CAD and scene scripts
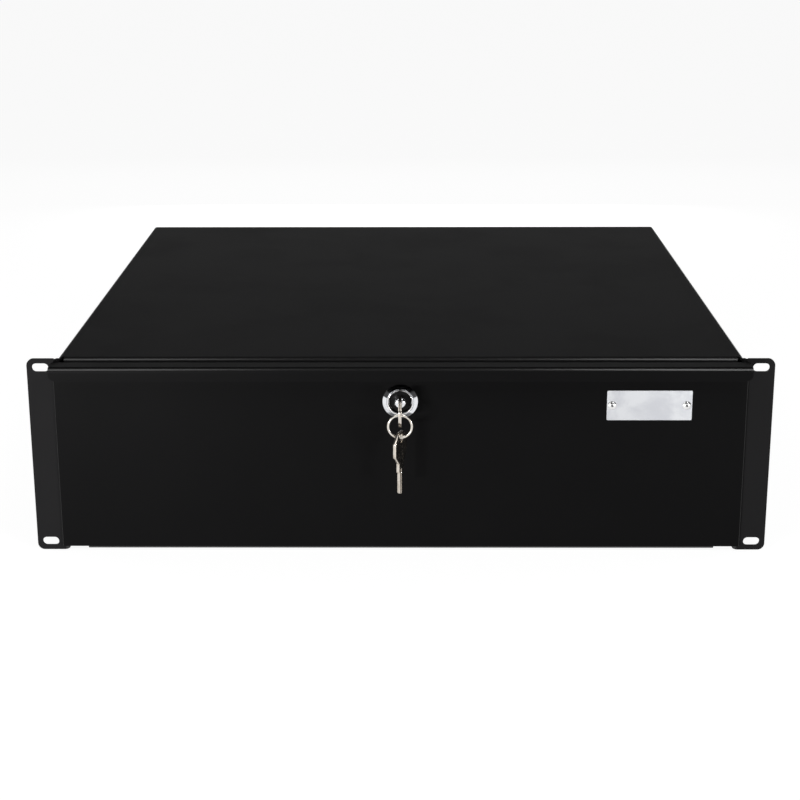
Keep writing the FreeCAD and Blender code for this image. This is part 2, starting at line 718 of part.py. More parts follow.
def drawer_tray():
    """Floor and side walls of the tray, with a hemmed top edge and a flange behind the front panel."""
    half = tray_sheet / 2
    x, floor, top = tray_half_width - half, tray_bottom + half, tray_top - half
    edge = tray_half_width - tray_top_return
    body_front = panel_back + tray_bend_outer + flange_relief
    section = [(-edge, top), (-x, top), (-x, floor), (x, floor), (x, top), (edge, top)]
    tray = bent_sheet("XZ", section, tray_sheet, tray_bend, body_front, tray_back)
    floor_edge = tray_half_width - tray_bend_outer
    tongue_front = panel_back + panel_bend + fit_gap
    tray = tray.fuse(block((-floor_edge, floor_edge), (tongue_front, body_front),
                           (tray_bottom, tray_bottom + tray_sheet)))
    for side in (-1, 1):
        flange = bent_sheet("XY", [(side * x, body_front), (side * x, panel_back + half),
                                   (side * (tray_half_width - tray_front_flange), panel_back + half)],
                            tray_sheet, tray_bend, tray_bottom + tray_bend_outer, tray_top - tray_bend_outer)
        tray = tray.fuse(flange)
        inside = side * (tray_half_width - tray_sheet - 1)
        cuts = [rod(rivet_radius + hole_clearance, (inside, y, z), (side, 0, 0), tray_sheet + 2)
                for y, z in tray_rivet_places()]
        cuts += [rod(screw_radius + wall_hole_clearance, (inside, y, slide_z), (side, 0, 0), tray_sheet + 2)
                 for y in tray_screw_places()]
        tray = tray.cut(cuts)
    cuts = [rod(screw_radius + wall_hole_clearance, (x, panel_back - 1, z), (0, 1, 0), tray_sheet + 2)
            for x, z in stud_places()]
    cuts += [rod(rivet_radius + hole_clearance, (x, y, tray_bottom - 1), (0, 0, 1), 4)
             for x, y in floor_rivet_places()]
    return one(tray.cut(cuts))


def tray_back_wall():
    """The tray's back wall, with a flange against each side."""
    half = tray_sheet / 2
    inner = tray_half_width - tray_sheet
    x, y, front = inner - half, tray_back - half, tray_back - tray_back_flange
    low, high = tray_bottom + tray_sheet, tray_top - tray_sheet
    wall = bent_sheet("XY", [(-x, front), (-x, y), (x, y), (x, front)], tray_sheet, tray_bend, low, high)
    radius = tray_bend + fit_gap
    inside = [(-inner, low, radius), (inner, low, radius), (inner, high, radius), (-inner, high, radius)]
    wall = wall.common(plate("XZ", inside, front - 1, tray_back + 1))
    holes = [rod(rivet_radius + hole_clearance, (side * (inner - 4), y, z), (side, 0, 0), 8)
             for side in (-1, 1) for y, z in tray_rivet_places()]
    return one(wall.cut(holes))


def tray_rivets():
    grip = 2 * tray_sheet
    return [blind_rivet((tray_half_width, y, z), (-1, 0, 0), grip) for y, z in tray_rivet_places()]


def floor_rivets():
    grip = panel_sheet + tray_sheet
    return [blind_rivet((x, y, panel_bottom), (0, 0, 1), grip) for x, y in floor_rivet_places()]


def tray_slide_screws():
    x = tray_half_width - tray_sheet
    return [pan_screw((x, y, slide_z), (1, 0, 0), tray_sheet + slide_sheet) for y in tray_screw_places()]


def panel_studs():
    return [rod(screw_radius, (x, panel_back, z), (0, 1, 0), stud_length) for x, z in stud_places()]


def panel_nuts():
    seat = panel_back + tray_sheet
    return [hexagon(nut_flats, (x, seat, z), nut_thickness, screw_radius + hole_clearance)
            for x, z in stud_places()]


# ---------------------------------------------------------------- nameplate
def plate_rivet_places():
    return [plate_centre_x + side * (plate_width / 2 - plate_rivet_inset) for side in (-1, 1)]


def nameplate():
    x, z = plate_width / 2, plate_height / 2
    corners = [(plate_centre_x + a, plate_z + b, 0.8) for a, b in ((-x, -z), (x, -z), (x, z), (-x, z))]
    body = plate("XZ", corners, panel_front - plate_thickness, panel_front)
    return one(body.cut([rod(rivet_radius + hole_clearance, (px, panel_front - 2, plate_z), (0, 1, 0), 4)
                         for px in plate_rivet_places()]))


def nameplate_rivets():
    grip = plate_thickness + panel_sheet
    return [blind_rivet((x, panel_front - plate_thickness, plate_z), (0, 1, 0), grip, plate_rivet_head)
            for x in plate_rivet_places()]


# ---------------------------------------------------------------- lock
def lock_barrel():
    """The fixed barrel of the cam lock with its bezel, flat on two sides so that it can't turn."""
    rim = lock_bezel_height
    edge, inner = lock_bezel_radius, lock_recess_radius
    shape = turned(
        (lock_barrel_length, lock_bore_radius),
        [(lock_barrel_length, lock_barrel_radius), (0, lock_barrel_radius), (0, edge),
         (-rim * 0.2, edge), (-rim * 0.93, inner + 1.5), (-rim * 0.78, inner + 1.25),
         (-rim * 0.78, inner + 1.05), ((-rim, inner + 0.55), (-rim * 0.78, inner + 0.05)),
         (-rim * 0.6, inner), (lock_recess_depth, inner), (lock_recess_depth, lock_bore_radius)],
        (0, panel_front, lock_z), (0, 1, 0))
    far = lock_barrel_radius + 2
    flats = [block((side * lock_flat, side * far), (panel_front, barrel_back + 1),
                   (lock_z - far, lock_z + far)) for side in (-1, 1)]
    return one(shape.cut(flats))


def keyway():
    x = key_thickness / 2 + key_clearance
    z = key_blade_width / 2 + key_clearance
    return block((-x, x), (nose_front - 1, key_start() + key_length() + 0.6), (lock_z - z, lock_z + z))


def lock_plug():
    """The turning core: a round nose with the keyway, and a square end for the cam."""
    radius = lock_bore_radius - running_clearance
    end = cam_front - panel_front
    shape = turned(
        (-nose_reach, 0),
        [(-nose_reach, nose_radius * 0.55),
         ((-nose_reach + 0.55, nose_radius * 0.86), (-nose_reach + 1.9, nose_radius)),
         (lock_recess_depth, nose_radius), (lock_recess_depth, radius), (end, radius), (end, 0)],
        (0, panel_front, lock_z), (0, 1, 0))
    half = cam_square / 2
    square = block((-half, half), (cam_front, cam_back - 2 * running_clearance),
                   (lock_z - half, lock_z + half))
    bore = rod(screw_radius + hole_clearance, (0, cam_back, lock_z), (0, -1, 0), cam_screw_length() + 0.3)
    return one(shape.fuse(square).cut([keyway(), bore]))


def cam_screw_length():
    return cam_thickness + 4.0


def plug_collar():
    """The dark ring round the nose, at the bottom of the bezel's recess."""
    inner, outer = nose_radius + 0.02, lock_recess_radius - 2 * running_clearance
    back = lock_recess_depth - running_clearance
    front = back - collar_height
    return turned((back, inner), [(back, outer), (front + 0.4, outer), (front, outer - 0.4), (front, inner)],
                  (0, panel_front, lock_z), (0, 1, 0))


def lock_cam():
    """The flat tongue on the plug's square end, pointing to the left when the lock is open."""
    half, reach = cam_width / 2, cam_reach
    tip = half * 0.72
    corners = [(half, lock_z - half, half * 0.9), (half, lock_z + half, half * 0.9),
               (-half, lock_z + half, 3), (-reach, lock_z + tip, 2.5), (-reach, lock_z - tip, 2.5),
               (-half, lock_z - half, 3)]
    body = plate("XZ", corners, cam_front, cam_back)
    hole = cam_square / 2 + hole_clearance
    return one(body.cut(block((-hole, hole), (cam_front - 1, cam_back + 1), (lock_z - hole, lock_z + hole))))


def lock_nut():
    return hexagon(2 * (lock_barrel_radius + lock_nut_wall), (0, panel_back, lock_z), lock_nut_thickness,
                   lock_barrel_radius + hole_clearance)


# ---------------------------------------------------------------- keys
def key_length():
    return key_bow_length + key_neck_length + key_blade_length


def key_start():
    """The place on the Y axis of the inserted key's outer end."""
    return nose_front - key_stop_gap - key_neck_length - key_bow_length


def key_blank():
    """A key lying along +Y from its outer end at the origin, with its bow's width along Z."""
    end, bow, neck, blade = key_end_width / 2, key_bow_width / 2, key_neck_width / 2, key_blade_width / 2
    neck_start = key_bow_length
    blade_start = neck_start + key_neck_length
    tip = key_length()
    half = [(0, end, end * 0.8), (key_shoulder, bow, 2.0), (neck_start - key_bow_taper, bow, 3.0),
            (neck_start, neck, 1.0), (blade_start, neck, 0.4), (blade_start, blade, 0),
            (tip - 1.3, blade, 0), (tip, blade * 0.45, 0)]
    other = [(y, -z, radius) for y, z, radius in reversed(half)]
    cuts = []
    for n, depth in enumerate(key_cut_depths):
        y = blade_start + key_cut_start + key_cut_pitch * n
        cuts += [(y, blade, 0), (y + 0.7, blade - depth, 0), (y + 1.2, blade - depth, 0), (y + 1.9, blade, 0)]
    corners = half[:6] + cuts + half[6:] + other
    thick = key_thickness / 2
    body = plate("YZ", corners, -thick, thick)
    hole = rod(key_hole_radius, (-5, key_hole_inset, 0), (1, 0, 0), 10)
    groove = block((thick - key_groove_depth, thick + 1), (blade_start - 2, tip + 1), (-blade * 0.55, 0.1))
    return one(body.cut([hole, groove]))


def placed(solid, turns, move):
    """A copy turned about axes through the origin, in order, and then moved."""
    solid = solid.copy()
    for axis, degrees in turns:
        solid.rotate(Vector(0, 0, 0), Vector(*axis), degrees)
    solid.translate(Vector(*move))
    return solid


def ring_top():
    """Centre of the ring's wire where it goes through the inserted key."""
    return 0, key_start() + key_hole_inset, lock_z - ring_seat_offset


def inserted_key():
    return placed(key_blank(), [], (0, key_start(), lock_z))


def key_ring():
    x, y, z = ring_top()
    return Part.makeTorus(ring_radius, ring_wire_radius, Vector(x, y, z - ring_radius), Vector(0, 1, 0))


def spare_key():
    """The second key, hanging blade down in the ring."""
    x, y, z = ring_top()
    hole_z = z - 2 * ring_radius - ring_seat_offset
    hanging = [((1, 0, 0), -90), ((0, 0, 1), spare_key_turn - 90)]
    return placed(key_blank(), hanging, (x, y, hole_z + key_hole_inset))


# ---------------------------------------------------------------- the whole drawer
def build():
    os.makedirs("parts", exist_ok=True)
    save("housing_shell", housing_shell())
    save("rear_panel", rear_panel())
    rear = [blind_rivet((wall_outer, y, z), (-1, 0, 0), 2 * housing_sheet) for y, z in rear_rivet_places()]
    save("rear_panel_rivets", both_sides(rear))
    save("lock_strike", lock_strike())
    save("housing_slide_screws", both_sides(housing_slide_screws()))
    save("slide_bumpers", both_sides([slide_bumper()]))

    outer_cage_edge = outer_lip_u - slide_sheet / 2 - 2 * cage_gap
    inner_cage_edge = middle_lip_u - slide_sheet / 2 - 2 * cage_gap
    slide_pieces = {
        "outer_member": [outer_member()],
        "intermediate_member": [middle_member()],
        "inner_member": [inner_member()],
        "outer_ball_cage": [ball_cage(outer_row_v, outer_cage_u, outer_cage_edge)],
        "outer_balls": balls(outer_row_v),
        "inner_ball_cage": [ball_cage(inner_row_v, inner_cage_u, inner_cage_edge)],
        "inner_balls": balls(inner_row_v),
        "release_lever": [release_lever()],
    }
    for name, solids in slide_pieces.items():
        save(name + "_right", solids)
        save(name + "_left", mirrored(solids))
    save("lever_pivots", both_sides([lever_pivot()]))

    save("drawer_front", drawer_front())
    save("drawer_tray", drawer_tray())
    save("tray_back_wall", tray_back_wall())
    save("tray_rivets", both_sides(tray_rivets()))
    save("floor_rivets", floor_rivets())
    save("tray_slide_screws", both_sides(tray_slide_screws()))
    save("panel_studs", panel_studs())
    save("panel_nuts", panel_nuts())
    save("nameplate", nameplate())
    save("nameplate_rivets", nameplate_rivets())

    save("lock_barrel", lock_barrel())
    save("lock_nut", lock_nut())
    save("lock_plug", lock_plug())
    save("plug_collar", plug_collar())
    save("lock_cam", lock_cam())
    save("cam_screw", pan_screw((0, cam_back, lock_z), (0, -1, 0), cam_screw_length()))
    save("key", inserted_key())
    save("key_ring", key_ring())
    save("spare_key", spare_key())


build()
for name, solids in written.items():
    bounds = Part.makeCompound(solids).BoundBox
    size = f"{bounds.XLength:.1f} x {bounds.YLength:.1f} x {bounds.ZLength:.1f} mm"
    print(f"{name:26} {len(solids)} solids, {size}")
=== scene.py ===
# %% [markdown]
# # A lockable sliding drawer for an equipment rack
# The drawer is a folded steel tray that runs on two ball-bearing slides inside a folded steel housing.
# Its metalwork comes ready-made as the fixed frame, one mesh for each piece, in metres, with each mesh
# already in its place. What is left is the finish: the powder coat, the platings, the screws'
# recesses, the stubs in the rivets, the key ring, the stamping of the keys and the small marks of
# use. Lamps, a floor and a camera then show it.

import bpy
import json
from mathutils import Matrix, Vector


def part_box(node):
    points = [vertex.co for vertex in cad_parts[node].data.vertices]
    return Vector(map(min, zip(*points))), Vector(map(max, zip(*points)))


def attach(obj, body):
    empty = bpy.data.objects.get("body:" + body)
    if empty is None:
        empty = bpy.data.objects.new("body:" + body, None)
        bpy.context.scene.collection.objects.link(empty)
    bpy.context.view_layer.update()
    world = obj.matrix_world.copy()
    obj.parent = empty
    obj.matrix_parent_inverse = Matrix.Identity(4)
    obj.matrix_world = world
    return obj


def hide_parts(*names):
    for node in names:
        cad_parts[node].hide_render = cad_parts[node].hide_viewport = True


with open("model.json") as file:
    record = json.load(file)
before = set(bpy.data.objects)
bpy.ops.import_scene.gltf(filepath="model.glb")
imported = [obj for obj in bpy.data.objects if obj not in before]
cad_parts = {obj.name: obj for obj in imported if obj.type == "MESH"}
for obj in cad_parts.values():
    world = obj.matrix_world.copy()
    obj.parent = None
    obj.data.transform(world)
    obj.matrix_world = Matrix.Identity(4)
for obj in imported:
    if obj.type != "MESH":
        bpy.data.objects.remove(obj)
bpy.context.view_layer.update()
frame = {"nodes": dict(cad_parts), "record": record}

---

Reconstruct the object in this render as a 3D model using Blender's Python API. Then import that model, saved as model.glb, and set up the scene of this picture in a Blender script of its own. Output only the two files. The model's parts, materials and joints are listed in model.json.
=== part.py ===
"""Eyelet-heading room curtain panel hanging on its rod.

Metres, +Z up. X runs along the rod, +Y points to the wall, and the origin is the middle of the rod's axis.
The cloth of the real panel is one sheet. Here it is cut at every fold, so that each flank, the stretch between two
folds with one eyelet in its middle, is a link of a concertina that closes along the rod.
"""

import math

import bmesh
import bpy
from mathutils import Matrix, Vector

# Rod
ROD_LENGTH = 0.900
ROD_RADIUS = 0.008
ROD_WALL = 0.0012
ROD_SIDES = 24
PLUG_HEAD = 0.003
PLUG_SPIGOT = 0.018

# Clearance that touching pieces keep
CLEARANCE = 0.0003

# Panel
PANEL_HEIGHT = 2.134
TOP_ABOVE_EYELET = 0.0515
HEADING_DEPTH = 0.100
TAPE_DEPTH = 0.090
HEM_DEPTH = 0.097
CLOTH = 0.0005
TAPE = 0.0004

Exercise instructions
Transcribe the records above exactly, beginning at the line that contains "record = json.load(file)" and ending with the line that contains "obj.parent = None", both included, and nothing else.

Answer to this exercise
    record = json.load(file)
before = set(bpy.data.objects)
bpy.ops.import_scene.gltf(filepath="model.glb")
imported = [obj for obj in bpy.data.objects if obj not in before]
cad_parts = {obj.name: obj for obj in imported if obj.type == "MESH"}
for obj in cad_parts.values():
    world = obj.matrix_world.copy()
    obj.parent = None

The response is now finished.